--- BEGIN ---
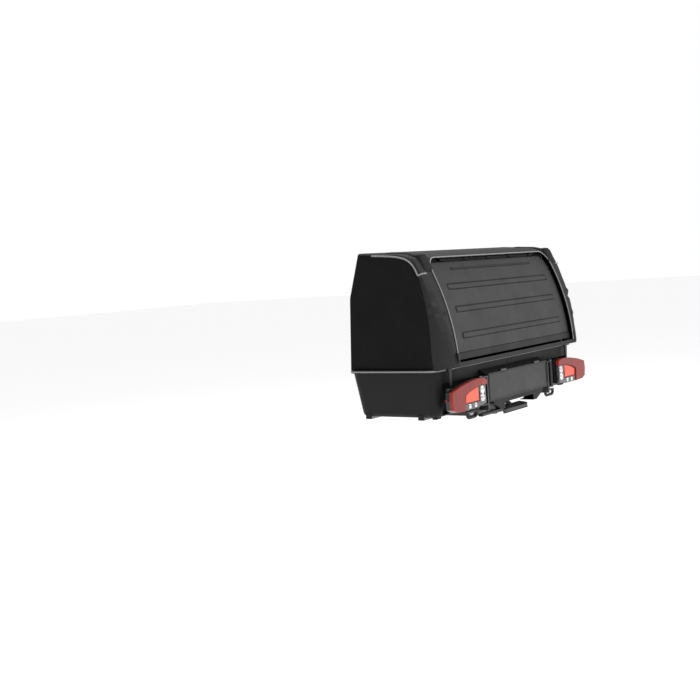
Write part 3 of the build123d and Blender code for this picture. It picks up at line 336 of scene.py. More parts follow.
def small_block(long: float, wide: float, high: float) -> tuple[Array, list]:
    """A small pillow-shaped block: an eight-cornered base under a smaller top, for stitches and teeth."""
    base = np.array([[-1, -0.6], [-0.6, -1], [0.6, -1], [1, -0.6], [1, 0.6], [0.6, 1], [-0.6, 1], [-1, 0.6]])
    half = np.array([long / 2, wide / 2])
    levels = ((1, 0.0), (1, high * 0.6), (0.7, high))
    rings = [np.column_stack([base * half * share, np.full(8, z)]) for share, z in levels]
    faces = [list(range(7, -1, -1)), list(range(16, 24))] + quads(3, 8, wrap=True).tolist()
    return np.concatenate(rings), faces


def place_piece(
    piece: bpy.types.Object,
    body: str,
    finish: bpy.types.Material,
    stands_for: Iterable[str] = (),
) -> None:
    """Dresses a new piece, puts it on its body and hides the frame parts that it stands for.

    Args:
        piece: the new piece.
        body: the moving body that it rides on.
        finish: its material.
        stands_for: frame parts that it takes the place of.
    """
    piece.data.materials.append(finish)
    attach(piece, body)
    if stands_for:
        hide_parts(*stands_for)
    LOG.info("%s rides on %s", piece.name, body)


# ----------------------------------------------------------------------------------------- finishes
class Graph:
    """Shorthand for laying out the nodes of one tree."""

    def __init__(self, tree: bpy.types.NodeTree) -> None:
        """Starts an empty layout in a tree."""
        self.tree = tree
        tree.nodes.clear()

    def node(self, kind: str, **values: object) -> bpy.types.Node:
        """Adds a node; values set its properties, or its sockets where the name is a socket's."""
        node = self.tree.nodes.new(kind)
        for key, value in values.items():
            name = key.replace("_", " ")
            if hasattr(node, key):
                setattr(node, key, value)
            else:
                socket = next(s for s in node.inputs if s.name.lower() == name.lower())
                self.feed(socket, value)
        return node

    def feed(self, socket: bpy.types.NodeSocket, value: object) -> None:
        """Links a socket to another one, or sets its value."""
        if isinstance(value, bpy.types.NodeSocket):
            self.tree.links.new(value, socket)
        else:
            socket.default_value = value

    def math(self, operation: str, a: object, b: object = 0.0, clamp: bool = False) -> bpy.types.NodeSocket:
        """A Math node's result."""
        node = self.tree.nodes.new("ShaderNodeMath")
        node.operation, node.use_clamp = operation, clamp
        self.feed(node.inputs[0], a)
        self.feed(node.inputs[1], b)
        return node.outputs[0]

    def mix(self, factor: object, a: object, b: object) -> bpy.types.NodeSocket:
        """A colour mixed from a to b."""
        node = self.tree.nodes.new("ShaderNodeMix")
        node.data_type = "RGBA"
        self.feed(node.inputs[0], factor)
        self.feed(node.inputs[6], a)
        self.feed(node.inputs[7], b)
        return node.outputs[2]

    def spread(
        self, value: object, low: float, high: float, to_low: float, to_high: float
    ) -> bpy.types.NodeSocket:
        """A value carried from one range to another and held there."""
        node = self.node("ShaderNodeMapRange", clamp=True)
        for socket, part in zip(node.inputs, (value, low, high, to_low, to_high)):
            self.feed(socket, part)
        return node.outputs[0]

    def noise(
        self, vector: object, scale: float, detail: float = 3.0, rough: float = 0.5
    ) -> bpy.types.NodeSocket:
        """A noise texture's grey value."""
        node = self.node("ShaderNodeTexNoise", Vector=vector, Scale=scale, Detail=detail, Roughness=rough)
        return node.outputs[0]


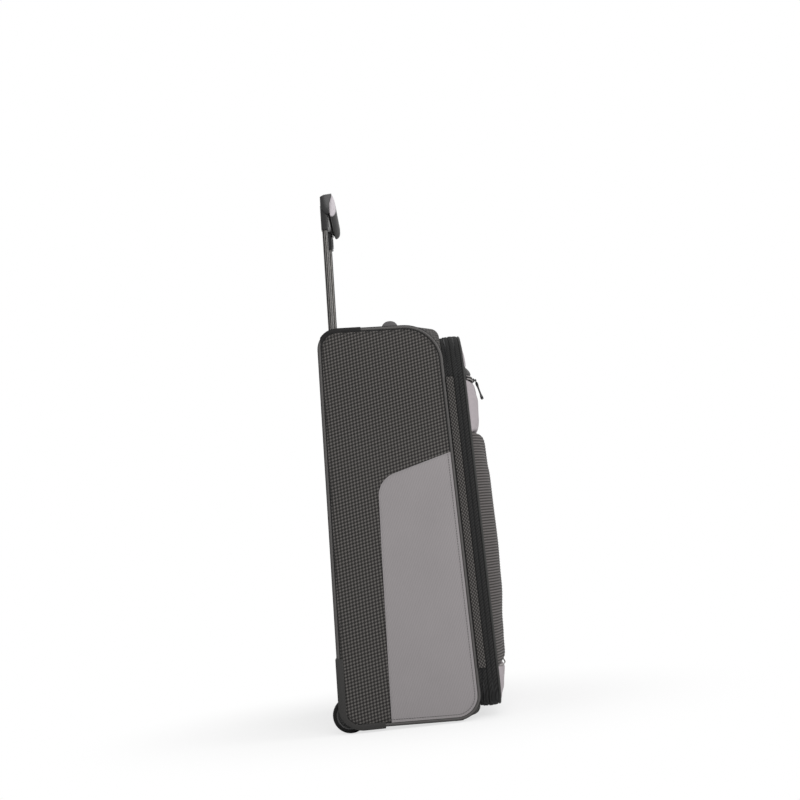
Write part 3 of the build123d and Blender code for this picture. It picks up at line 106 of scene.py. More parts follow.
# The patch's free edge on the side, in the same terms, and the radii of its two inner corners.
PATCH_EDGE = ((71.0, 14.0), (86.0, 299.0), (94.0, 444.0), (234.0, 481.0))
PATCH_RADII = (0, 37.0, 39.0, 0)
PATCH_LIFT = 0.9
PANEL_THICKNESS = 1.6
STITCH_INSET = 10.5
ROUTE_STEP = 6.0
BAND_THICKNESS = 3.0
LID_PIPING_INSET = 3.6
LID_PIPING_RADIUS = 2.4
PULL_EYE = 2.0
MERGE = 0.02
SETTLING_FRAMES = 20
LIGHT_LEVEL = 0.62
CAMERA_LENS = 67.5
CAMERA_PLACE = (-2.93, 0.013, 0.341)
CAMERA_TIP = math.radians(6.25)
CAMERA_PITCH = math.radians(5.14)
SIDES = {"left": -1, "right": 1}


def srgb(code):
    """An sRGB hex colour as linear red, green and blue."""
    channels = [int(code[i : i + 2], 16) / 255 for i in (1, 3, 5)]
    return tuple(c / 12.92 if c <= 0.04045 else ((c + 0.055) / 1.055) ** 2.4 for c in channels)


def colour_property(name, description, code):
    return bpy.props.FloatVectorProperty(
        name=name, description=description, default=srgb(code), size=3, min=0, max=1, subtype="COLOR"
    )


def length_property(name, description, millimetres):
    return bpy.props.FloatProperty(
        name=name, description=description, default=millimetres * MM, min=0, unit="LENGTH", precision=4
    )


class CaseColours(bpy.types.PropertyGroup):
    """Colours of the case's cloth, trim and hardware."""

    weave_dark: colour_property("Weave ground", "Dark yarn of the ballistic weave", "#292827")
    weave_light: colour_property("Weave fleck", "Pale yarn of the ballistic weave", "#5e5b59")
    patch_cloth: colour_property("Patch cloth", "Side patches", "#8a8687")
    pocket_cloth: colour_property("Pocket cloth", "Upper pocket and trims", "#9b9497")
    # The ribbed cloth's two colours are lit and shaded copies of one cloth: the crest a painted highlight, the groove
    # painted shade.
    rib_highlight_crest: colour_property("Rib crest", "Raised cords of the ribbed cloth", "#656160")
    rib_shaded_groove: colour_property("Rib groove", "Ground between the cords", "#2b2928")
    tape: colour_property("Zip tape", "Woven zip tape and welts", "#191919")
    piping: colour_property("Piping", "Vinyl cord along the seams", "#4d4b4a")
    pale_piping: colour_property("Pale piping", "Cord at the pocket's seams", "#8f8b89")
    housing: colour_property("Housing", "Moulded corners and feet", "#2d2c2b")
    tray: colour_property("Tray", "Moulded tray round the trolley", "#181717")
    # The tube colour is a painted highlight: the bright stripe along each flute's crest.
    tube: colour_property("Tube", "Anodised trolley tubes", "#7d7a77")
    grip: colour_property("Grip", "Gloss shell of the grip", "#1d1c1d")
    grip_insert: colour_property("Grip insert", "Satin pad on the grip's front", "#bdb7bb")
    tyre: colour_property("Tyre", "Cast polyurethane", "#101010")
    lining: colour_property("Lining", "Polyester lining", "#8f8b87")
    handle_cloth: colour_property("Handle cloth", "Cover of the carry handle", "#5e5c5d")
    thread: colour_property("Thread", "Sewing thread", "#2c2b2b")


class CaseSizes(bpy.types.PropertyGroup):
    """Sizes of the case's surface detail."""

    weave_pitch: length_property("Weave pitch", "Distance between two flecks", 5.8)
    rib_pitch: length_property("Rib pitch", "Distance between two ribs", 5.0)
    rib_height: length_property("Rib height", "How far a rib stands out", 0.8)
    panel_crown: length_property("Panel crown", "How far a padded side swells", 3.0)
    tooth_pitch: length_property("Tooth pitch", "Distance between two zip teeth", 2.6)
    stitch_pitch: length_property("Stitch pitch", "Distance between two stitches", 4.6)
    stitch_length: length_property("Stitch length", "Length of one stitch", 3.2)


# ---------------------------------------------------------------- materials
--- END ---
--- BEGIN ---
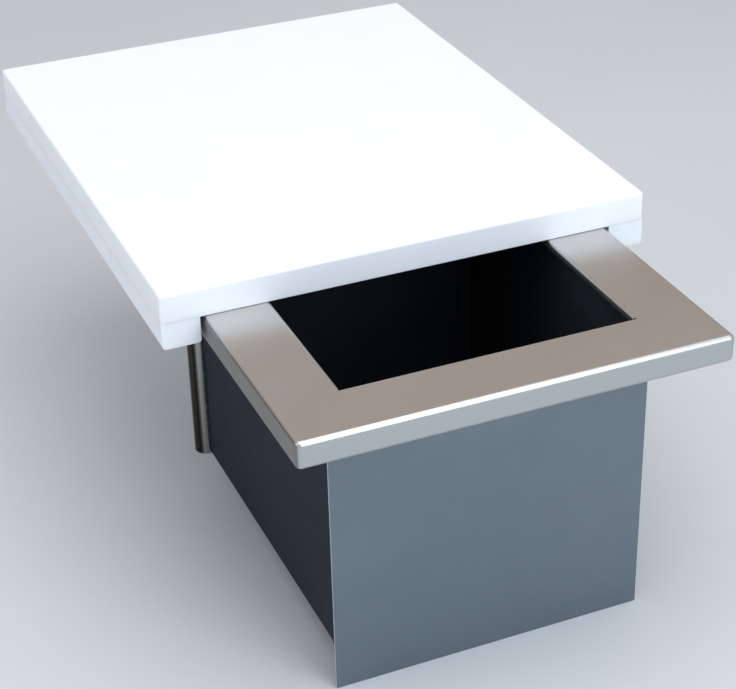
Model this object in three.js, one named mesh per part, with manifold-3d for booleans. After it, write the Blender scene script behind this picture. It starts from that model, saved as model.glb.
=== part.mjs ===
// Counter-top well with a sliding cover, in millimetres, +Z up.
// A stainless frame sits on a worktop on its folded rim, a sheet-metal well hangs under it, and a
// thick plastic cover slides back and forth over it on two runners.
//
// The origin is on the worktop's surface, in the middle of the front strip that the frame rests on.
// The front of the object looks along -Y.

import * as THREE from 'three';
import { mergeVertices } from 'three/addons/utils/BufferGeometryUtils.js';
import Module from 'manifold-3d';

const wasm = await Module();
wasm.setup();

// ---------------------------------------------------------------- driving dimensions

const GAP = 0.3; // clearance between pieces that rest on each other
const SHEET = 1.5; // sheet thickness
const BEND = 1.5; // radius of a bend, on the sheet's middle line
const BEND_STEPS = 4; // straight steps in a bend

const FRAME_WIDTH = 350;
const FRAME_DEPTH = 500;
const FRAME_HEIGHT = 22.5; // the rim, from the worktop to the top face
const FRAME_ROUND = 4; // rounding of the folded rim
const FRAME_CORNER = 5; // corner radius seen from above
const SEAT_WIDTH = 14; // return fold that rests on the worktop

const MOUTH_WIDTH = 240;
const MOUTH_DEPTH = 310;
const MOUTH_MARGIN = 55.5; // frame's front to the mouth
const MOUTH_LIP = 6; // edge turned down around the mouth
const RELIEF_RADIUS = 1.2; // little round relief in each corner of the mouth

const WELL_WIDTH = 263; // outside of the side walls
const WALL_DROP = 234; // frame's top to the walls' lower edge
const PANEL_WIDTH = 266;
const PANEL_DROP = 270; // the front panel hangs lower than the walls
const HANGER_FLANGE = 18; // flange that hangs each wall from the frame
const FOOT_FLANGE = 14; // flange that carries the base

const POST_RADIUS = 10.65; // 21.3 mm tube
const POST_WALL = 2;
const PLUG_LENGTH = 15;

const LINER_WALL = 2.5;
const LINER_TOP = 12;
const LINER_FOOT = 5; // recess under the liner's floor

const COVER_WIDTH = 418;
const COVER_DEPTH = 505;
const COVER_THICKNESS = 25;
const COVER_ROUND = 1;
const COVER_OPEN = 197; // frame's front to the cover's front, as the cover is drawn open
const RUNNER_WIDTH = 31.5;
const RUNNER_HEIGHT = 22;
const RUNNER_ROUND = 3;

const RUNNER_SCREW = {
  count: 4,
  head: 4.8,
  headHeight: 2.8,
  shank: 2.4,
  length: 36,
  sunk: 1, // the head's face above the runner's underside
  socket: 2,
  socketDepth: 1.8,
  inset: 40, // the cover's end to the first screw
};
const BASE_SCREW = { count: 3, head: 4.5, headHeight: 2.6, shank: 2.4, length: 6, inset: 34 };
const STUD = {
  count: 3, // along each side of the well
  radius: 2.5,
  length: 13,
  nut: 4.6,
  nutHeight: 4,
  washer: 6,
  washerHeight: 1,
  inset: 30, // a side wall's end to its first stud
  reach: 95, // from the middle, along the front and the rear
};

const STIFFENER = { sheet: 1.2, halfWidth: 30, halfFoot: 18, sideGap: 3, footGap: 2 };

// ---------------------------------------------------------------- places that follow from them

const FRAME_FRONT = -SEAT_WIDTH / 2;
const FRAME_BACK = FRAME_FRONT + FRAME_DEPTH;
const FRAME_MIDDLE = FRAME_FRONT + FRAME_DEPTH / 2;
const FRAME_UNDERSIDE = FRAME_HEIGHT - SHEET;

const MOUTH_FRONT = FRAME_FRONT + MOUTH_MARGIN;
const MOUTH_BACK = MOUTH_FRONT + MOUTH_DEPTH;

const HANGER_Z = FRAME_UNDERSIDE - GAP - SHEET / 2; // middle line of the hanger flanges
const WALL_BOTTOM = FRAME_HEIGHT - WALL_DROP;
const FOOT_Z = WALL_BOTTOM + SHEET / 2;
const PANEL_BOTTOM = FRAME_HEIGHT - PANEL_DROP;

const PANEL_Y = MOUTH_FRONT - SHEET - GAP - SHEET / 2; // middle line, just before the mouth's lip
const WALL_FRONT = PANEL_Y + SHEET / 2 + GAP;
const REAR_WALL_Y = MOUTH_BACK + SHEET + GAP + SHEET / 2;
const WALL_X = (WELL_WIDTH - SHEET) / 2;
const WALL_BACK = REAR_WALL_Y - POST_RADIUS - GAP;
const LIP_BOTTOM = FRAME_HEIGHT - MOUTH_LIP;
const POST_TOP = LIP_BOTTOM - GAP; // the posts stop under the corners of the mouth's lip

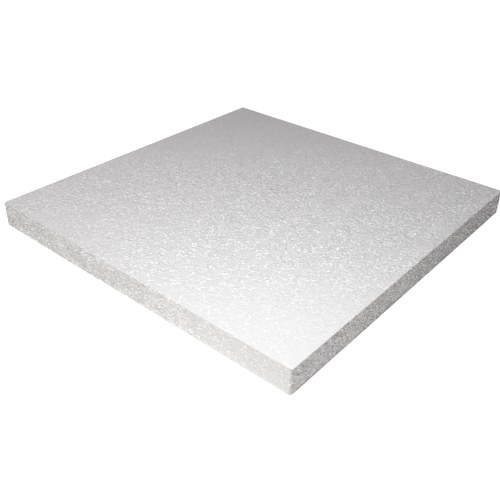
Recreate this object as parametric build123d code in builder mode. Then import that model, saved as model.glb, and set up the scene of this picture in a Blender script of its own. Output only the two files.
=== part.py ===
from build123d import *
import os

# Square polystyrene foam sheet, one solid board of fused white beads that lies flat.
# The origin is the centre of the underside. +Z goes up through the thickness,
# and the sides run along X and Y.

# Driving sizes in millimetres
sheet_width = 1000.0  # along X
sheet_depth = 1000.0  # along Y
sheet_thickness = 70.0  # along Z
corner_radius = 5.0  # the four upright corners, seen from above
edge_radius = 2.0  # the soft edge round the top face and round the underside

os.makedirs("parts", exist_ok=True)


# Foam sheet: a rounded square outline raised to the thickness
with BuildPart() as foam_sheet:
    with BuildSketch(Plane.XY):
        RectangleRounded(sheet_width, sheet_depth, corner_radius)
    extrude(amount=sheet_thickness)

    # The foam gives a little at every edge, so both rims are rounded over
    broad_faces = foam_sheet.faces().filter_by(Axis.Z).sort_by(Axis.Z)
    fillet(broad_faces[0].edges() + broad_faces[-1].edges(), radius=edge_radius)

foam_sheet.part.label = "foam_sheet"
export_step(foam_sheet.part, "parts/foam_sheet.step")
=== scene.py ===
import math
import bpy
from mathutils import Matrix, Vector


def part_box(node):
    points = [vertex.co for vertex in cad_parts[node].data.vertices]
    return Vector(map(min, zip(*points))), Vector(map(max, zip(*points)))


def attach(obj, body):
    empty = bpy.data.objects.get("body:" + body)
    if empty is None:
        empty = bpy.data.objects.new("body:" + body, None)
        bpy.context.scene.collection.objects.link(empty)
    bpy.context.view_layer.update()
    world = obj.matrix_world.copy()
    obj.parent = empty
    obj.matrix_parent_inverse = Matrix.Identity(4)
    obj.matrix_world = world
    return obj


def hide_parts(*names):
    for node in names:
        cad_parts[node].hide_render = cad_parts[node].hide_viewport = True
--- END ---
◆ Task prompt ◆
Print exactly the lines from the one containing "# The foam gives" to the one containing "points = [vertex.co", both included, and nothing else.

◆ Solution ◆
    # The foam gives a little at every edge, so both rims are rounded over
    broad_faces = foam_sheet.faces().filter_by(Axis.Z).sort_by(Axis.Z)
    fillet(broad_faces[0].edges() + broad_faces[-1].edges(), radius=edge_radius)

foam_sheet.part.label = "foam_sheet"
export_step(foam_sheet.part, "parts/foam_sheet.step")
=== scene.py ===
import math
import bpy
from mathutils import Matrix, Vector


def part_box(node):
    points = [vertex.co for vertex in cad_parts[node].data.vertices]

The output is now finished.